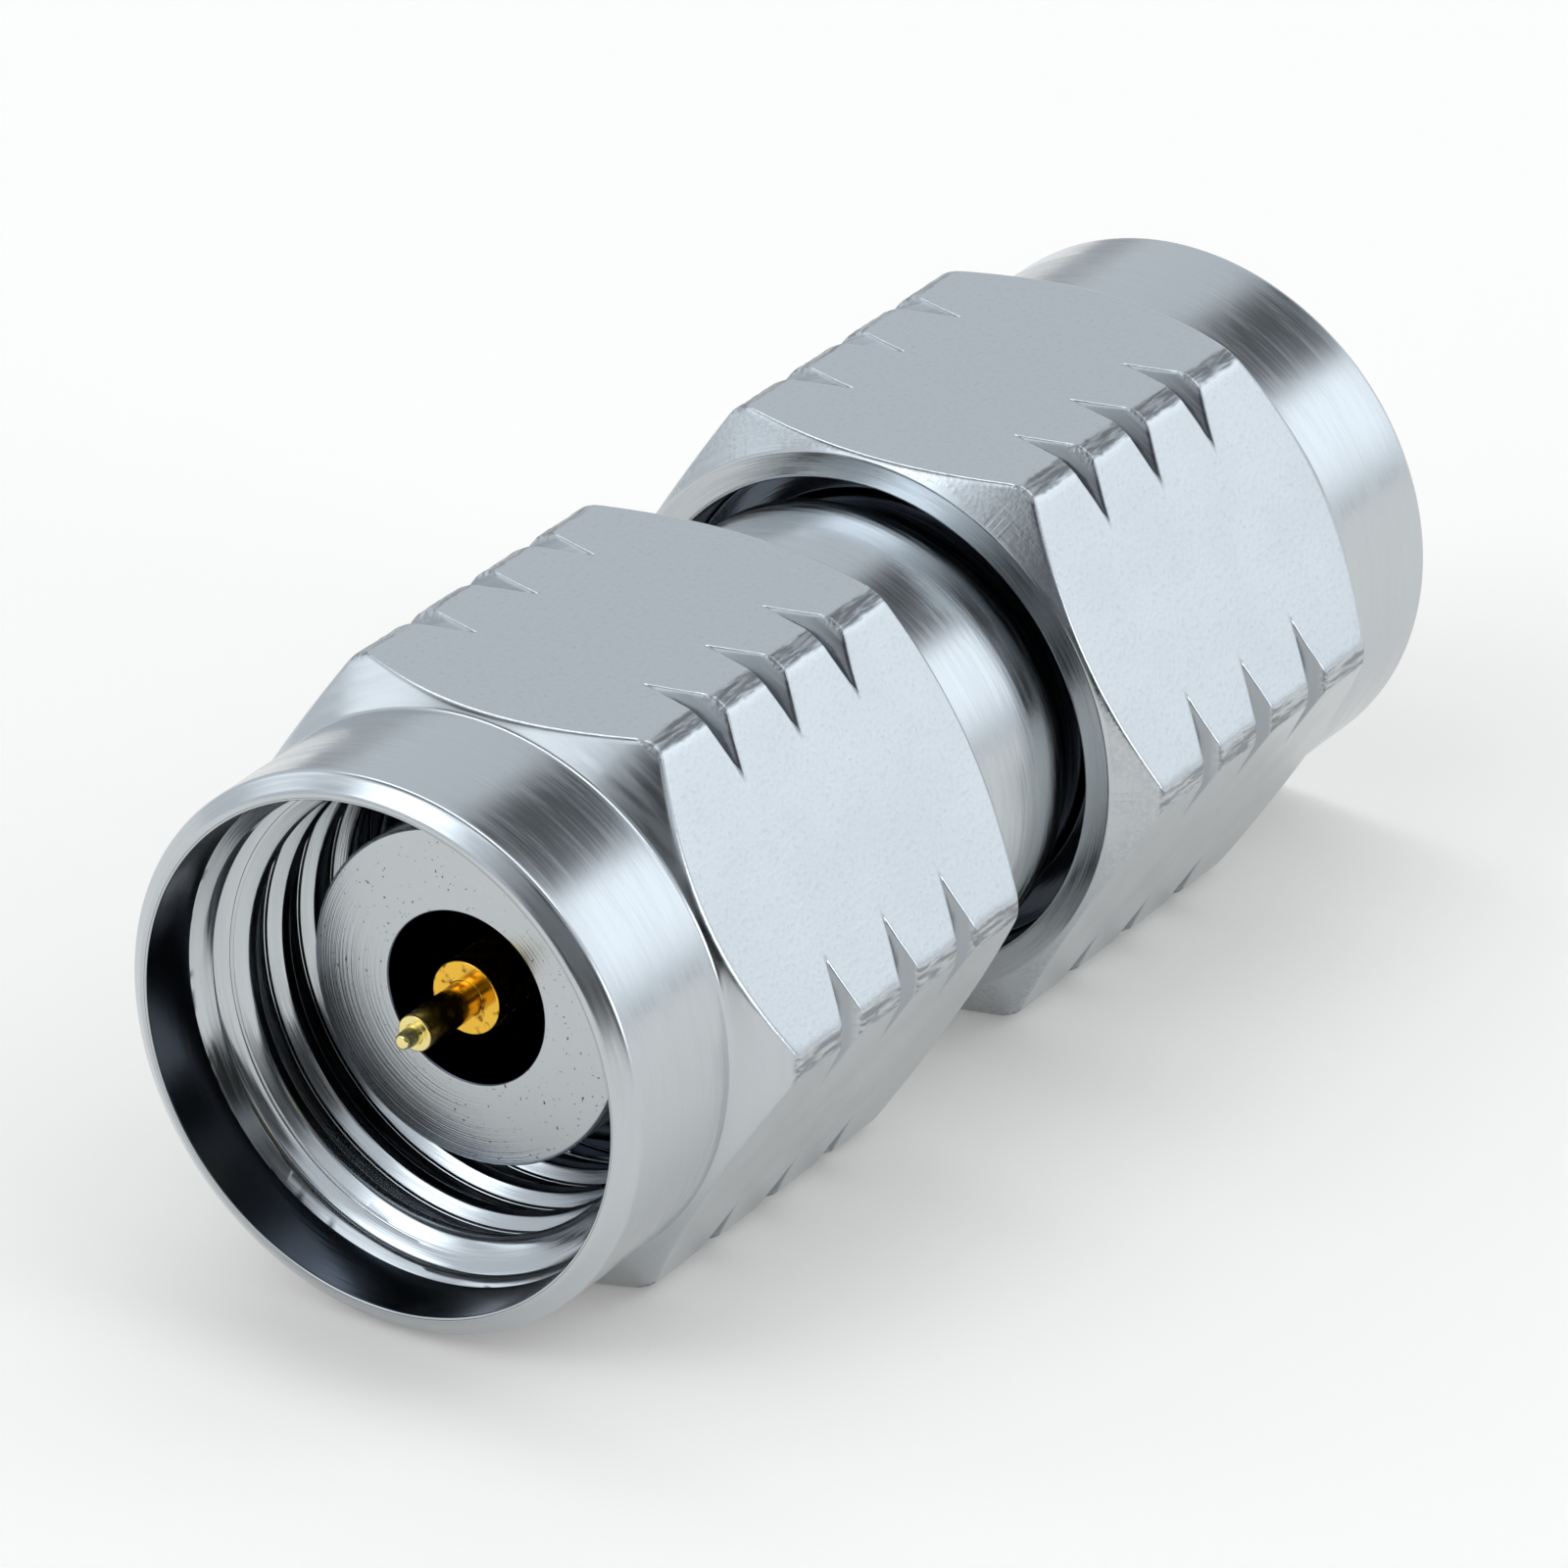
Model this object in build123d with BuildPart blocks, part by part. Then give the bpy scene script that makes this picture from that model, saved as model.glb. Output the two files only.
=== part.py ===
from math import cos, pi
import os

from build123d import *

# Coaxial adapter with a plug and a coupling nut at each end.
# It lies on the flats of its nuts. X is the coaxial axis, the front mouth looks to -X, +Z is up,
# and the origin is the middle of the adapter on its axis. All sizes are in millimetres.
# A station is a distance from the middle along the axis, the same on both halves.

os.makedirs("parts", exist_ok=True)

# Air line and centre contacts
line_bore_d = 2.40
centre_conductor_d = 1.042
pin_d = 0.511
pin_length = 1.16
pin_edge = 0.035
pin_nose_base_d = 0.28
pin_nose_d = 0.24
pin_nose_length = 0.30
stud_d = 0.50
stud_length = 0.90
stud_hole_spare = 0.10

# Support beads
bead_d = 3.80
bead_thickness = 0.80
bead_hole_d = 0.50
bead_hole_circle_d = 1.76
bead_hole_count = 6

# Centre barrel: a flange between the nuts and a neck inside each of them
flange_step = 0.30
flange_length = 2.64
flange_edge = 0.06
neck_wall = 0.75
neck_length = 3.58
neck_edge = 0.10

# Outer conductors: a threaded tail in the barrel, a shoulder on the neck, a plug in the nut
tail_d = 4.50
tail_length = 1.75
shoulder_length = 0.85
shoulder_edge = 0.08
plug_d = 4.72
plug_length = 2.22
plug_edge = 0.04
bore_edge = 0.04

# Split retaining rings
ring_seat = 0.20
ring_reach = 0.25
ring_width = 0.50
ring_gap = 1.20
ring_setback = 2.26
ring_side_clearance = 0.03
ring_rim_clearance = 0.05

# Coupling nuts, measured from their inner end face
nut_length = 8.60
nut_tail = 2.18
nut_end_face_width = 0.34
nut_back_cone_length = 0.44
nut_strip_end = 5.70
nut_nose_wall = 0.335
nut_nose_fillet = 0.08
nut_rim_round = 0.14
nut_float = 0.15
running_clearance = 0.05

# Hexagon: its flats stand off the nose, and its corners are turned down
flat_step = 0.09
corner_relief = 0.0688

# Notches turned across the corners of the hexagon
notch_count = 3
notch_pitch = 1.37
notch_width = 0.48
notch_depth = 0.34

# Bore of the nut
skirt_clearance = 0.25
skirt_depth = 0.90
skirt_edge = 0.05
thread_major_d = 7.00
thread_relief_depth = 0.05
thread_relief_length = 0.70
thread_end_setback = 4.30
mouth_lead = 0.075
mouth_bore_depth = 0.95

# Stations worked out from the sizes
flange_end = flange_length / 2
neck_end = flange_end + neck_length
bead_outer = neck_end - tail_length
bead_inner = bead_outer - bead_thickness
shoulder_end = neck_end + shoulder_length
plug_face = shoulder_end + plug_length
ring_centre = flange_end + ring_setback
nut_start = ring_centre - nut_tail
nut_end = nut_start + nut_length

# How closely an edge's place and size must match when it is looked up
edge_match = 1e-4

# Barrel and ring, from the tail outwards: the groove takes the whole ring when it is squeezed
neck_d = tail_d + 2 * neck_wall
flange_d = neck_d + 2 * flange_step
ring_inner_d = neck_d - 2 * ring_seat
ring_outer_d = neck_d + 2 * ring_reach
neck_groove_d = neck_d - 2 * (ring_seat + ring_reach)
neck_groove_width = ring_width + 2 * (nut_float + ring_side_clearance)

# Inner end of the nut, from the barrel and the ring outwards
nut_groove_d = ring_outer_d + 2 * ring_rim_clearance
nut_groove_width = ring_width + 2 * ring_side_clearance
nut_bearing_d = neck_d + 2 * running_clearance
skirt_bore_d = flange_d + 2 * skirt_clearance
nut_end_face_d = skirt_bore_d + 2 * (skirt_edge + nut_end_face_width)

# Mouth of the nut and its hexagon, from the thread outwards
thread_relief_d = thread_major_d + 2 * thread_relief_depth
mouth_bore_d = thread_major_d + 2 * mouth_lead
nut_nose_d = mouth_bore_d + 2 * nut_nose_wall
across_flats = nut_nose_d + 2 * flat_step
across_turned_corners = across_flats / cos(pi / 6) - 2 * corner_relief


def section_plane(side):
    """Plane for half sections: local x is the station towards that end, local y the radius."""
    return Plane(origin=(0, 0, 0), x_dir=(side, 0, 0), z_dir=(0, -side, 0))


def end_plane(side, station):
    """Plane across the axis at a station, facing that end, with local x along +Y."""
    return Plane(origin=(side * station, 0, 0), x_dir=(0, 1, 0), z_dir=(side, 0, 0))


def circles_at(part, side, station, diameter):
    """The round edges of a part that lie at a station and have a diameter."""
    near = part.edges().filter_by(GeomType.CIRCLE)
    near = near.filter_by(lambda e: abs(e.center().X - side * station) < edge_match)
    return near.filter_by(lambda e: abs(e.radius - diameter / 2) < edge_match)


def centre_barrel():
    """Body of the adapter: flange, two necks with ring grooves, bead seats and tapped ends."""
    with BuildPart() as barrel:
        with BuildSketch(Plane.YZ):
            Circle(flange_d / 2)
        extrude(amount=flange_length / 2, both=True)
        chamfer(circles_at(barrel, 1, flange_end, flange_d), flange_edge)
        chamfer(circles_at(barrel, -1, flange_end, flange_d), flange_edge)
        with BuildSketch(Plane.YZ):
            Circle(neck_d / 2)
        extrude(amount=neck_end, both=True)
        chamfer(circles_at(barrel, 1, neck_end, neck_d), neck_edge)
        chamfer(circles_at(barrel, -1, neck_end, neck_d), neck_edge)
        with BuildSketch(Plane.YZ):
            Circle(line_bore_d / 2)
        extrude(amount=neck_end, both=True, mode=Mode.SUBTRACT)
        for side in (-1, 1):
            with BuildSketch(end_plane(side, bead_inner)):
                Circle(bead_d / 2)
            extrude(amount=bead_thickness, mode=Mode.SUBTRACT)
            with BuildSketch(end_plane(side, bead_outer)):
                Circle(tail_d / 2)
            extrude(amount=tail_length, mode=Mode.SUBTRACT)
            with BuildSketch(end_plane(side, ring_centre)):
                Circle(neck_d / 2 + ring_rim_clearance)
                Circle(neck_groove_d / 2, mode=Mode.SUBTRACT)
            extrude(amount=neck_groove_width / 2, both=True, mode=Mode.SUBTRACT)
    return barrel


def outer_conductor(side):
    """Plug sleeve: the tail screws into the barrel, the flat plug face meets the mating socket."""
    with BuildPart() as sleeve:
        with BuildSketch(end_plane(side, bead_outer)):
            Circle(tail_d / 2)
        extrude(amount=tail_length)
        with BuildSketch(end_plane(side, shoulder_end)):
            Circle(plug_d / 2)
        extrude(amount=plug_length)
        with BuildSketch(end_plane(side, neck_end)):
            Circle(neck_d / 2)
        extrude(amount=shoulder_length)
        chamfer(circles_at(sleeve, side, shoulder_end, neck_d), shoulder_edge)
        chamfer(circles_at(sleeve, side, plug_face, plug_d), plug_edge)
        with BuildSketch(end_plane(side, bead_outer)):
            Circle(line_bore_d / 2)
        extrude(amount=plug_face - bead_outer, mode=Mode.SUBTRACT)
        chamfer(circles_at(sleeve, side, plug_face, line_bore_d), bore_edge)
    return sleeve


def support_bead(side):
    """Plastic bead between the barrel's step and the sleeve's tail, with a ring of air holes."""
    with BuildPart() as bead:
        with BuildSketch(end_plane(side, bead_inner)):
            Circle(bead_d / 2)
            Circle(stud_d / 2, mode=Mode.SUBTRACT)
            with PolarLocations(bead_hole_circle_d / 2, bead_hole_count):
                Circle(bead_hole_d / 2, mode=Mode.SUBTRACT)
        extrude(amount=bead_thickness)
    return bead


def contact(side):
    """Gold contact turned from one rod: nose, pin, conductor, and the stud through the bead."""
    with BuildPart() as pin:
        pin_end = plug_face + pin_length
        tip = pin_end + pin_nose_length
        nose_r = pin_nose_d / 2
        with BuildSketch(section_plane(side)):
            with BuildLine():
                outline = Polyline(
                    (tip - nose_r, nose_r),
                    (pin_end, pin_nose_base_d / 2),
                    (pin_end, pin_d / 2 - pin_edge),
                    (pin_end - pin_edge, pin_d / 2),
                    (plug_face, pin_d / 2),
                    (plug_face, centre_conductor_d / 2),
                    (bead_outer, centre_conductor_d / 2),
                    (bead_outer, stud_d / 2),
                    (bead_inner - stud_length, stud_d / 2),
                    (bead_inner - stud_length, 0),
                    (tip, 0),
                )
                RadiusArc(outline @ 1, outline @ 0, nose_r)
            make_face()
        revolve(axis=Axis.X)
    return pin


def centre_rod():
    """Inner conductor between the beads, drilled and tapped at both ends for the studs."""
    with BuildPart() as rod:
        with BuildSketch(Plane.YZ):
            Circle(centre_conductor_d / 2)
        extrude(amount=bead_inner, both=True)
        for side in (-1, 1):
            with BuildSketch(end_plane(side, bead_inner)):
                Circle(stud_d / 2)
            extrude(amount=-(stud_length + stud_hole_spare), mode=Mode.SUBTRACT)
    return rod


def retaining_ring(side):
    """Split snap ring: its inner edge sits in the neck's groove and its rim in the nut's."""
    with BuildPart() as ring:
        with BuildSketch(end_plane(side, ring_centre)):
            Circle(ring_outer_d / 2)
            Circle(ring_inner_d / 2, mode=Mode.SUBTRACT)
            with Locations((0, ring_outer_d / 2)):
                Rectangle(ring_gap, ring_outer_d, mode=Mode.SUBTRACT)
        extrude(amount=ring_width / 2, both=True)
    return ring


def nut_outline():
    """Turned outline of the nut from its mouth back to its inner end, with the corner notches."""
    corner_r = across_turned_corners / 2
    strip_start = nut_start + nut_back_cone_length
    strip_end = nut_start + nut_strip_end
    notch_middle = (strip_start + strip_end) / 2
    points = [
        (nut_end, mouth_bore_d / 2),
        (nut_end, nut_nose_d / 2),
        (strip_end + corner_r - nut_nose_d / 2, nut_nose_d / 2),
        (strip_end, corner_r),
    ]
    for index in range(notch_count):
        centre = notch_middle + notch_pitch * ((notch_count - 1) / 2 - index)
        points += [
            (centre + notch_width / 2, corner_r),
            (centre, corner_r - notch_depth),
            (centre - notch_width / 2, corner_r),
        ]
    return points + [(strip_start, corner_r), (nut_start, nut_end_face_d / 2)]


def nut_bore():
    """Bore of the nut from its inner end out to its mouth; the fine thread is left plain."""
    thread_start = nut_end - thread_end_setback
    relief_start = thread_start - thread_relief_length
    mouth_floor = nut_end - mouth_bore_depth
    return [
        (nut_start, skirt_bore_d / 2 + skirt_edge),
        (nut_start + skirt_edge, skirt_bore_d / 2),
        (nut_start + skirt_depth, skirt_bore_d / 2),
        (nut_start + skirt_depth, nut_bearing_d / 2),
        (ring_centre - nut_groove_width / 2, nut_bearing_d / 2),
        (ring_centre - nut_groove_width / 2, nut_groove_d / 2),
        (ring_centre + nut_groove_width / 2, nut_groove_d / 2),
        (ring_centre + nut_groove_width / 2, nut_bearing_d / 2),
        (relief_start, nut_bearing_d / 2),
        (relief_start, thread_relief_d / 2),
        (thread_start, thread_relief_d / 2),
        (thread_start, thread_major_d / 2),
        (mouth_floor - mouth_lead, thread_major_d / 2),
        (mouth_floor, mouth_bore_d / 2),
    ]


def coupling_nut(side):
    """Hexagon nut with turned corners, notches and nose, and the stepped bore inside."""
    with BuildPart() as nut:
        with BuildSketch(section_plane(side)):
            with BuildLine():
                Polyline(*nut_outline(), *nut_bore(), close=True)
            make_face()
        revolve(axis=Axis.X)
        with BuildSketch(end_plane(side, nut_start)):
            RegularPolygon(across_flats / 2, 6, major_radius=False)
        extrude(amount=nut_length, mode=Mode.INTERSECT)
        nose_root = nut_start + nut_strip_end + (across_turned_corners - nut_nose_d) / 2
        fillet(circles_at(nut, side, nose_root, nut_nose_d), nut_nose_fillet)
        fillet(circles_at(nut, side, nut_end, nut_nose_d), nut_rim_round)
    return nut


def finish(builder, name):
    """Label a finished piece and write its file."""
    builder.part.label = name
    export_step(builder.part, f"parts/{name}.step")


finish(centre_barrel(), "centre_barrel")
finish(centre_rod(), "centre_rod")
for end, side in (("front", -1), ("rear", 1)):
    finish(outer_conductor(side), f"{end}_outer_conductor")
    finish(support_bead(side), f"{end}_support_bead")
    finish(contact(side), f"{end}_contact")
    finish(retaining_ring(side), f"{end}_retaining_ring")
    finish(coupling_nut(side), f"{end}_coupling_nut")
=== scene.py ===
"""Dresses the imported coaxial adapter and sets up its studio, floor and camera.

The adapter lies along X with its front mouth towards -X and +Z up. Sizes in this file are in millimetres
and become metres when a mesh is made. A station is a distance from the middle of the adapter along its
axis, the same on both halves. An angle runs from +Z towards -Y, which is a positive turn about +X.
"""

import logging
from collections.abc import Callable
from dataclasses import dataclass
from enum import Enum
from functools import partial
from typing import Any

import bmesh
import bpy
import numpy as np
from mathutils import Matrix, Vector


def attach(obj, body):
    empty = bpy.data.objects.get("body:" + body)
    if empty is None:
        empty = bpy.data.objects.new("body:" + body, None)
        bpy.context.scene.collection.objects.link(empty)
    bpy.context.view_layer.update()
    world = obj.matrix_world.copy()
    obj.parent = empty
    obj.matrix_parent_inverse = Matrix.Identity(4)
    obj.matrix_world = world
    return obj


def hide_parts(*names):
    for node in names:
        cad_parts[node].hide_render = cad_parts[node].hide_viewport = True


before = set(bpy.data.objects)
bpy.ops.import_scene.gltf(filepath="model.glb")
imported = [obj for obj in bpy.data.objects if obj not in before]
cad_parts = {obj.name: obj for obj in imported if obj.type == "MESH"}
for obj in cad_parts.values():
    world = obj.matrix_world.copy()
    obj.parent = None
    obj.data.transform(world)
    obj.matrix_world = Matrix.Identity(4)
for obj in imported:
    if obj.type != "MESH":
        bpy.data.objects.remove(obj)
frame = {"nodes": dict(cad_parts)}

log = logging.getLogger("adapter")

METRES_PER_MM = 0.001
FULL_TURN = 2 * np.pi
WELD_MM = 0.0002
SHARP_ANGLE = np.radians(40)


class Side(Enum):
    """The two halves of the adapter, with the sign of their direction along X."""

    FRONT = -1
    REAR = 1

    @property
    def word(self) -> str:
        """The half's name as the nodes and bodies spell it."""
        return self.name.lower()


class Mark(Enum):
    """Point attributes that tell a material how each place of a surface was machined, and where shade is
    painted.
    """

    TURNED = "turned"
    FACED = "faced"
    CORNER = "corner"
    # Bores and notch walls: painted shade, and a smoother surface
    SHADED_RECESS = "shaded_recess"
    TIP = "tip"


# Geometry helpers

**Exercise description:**
Extract the span of lines that starts with the line containing "nut_end, nut_nose_d), nut_rim_round)" and ends with the line containing "obj.matrix_world = world". Keep it exact and add nothing.

**Reply:**
        fillet(circles_at(nut, side, nut_end, nut_nose_d), nut_rim_round)
    return nut


def finish(builder, name):
    """Label a finished piece and write its file."""
    builder.part.label = name
    export_step(builder.part, f"parts/{name}.step")


finish(centre_barrel(), "centre_barrel")
finish(centre_rod(), "centre_rod")
for end, side in (("front", -1), ("rear", 1)):
    finish(outer_conductor(side), f"{end}_outer_conductor")
    finish(support_bead(side), f"{end}_support_bead")
    finish(contact(side), f"{end}_contact")
    finish(retaining_ring(side), f"{end}_retaining_ring")
    finish(coupling_nut(side), f"{end}_coupling_nut")
=== scene.py ===
"""Dresses the imported coaxial adapter and sets up its studio, floor and camera.

The adapter lies along X with its front mouth towards -X and +Z up. Sizes in this file are in millimetres
and become metres when a mesh is made. A station is a distance from the middle of the adapter along its
axis, the same on both halves. An angle runs from +Z towards -Y, which is a positive turn about +X.
"""

import logging
from collections.abc import Callable
from dataclasses import dataclass
from enum import Enum
from functools import partial
from typing import Any

import bmesh
import bpy
import numpy as np
from mathutils import Matrix, Vector


def attach(obj, body):
    empty = bpy.data.objects.get("body:" + body)
    if empty is None:
        empty = bpy.data.objects.new("body:" + body, None)
        bpy.context.scene.collection.objects.link(empty)
    bpy.context.view_layer.update()
    world = obj.matrix_world.copy()
    obj.parent = empty
    obj.matrix_parent_inverse = Matrix.Identity(4)
    obj.matrix_world = world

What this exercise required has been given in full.